Why Structure Beats Volume
Research from motor learning — particularly the work that influenced coaches like Dave Pelz and Bob Rotella — consistently shows that random, blocked practice only creates the illusion of improvement. You might make perfect contact on 30 consecutive 7-irons at the range, but that skill rarely transfers to the course, where every shot is different.
A structured golf practice plan introduces variability, targets your weakest areas, and gives you immediate feedback loops so you actually know whether you're improving. The 4-week plan below is built on those principles.
Before You Start: The 3 Non-Negotiables
Before touching a club, lock in these three things. They make or break everything that follows:
- Grip pressure. If you're gripping the club like you're trying to strangle it, you'll never feel the clubhead. Aim for a 4 out of 10 on a pressure scale. Light enough that someone could pull the club from your hands with a firm tug.
- Alignment. Pick a specific target — not just "the flag." Use two alignment sticks (or two clubs on the ground) to create a railway track: one pointing at the target, one parallel to it along your feet. Do this before every practice session.
- Ball position. For irons, the ball should be roughly in the center of your stance. For woods and driver, it moves toward your lead heel. Get this right early and don't let it drift.
The 4-Week Beginner Golf Practice Plan
Each week builds on the previous one. Don't skip ahead — the foundations from Week 1 are what make the later weeks effective.
Week 1: Building the Foundation (Drills)
Drill 1 — The Towel Drill (Contact)
Place a small towel 4 inches behind the ball. Your goal: don't hit the towel. This forces you to strike the ball first rather than scooping. Do 20 reps with your 9-iron before moving to the full bucket. If you're hitting the towel consistently, your swing bottoms out too early — check your weight shift.

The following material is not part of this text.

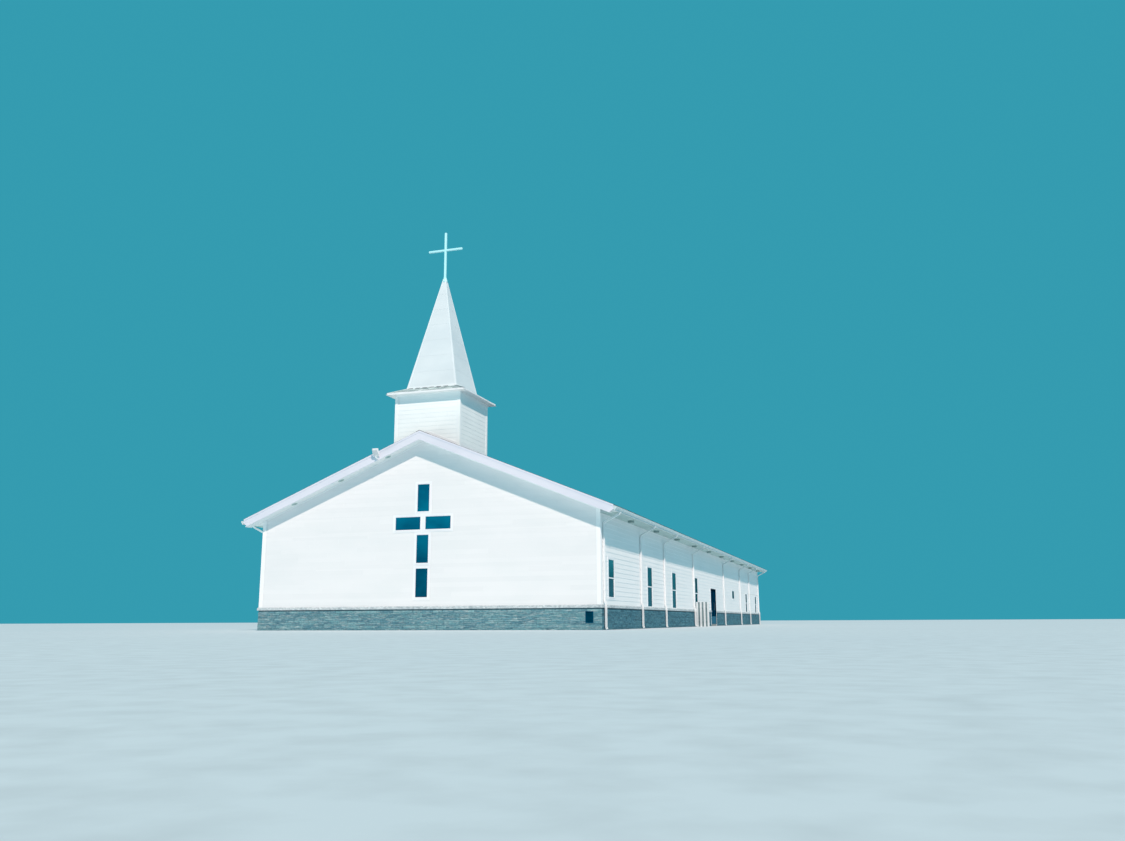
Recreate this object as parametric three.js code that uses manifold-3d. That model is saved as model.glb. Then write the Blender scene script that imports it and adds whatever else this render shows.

Drill 2 — The Slow-Motion Swing (Tempo)
Swing at 25% speed. All the way to the top, pause, then swing through to a full finish. Hold the finish for 3 seconds. Do 10 reps. This drill teaches you what the correct positions feel like, without the tension that comes from swinging hard. Ben Hogan built his entire practice philosophy on slow repetition before speed.
Drill 3 — Alignment Stick Gate (Setup)
Stick two alignment rods in the ground parallel to each other, about 6 inches apart, creating a "gate" for your club to pass through at impact. Take 30 swings. If you hit either rod, your swing path is off. This gives you instant feedback without needing a launch monitor.
Week 2: The Short Game Is Your Scoring Zone
Statistics tracked by Mark Broadie's strokes-gained research are unambiguous: amateur golfers lose more shots around the green than anywhere else. Week 2 addresses this directly. You'll spend at least 60% of your practice time within 30 yards of the hole.
The Chip-and-Putt Combo
Chip 10 balls to the same hole, then putt out all 10. Track how many you make. Repeat from 3 different distances and angles. The scoring and accountability pressure mirrors actual play — much more useful than mindlessly chipping into empty space.
Week 3: Adding the Mid-Irons
By Week 3, your contact should be more consistent. Now we add 6, 7, and 8-irons. The key mental shift: you're tracking dispersion, not just distance. Don't ask "how far did that go?" Ask "where did that group of 10 shots land?" A tight dispersion pattern, even if it's short, is the goal. Distance comes later from fitness and technique — consistency comes from repetition of the correct pattern.
The 9-to-3 Drill
Swing from 9 o'clock (lead arm parallel to the ground on the backswing) to 3 o'clock (trail arm parallel on the follow-through). Keep the motion compact and let the club rotate naturally. Hit 20 balls this way before going to full swings. You'll immediately feel the rotation that most beginners miss.
Week 4: Taking It to the Course
Practice range skills don't automatically transfer to the course. Week 4 bridges that gap with structured on-course practice rounds. Before every shot, commit to a specific target — not just "somewhere in the fairway" but a specific tree, edge of a bunker, or discolored patch of grass. After each hole, note one thing that worked and one thing to fix.
This debrief habit, borrowed from performance psychology, accelerates skill transfer from practice to play faster than any amount of range work alone.